Oak forests    Today forests with prevalence of Q. mongolica occupy significant areas on the eastern and western slopes of Sikhote Alin in the south and central Primorye, on the western and southwestern foothills of Sikhote Alin, on the spurs of Chornye Gory, which penetrate to the southwest of Primorye from Manchuria, and on the ridges surrounding the Hanka-Ussuri plain. Thirty five-forty years ago, forests with prevalence of Q. mongolica occupied 15-16% of Primoryes forest area. Today their area has increased because Pinus koraiensis, Fraxinus mandshurica and other species in high demand on the timber market were felled from mixed forests with considerable share of Q. mongolica to make the latter prevalent among tree stocks.
    Several basic groups of forest types would form depending on afforestation conditions.
    Thin oak groves, grade V-Va, with prevalence of Rhododendron mucronulatum in the underbrush grow on rocky peaks and very steep, preferentially southern slopes. They occupy about 10-12% of the total oak forest area of Primorye, but have very high ecoprotective significance. The tree stocks are commonly found to have an admixture of Larix sp. in the north, and Fraxinus rhynohophylla, Juniperus rigida, and Pinus funebris (P. densiflora?) in the south.
    Oak groves with prevalence of Lespedeza bicolor in the underbrush and with participation of Corylus heterophylla develop over less steep and less rocky, also preferentially southerly slopes, and Weigela praecox in the south, where Vitis amurensis is also commonly present. The rare grass cover consists of xeromesophyte-like species. The tree stock grade is IV, occasionally III. Their composition also includes Larix sp., Picea koraiensis and Pinus koraiensis in the north of Primorye, and Betula schmidtii, Fraxinus rhynchophylla and Abies holophylla in the south. These forests occupy about 40% of Q. mongolica forests in Primorye.

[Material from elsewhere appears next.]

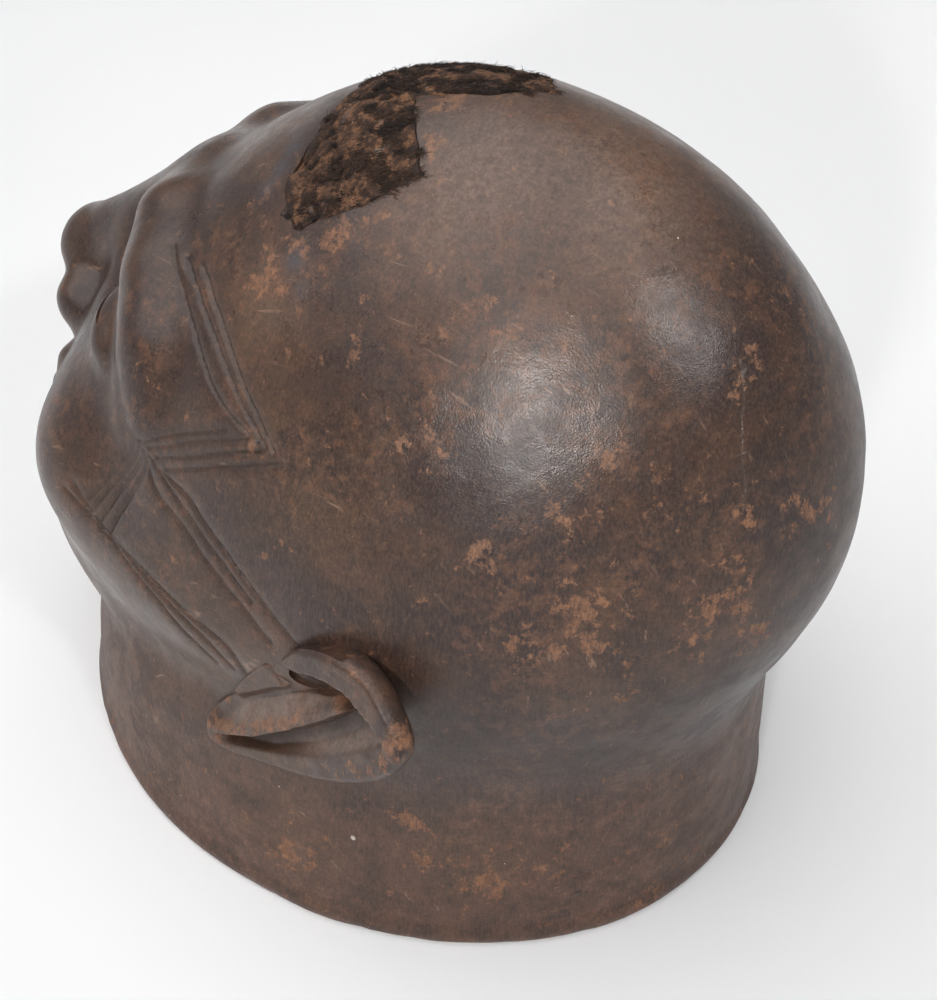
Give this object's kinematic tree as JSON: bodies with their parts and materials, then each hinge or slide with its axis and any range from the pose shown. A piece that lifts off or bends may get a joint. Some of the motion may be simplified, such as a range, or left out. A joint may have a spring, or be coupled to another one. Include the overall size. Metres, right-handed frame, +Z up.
{
  "type": "carved wooden helmet mask",
  "caption": "Carved hollow wooden helmet mask with a raised calm face, standing ears, neck collar and hair set in wax on the crown.",
  "frame": {"origin": "centre of the overall box, on the plane of the rim that the mask stands on", "axes": "+Z up from the rim to the crown; the face looks towards -Y and is turned up by 30 degrees; the mask's own left side is +X"},
  "size_m": [0.2216, 0.2858, 0.2554],
  "materials": {
    "patinated_wood": "dark brown patina with a soft sheen, worn to orange brown on edges",
    "hair_and_wax": "short dark clumped hair over a rough tan wax bed"
  },
  "bodies": {
    "root": {"carved_mask": "patinated_wood", "hair_inset": "hair_and_wax"}
  },
  "joints": []
}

    Q. mongolica forests with prevalence in the underbrush of Corylus heterophylla and C. mandshurica, and involving Eleutherococcus senticosus, Eunonimus spp., Deutzia amurensis, etc. occupy approximately the same areas in Primorye. Liana species include Actinidia kolomicta, A. polygama (in the south) and Vitis amurensis. They occupy gently sloping and not-very-steep slopes of various, but more often southerly directions. Tree stock quality is commonly grade III, seldom IV. The underbrush is dense and consists of representatives of the genera Lonicera, Euonimus, Corylus, Eleutherococcus, etc. Liana species are present in quite large numbers. The grass cover is dense, with prevalence therein of representatives of the fam. Polypodiacea, among which the genera Pteridium, Dryopteris and Athyrium are most numerous. Cacalia spp., Aconitum spp., Valeriana spp., Angelica, etc. participate significantly in the grass cover.
   The main species of these forests,  Quercus mongolica, is characterized by wide ecological amplitude and can therefore occupy such different habitats. Besides, it is considerably more stable than all other tree species against forest fires and felling, retaining its viability after multiple fires  and its growth ability after felling and fires for  decades. Ultimately, oak forests degrade, albeit slowly. Their extreme degradation degree shows in so-called undergrowth tree-shrub thickets, in which Q. mongolica, Lespedeza bicolor and other shrubs form a single 0.5-2-2.5 m-tall canopy. In Primorye, such thickets occupy over one million hectares on ridges of the Hanka-Ussuri plain and the surrounding foothills.
    In addition to  Q. mongolica, Q. dentata grows in the very south of Primorye to form shrub-herbage rare forests on the southwestern coast of Peter the Great Bay. These tree stocks are rare not because of the biological properties of Q. dentata itself, but due to many centuries of man-made influence, chiefly forest fires.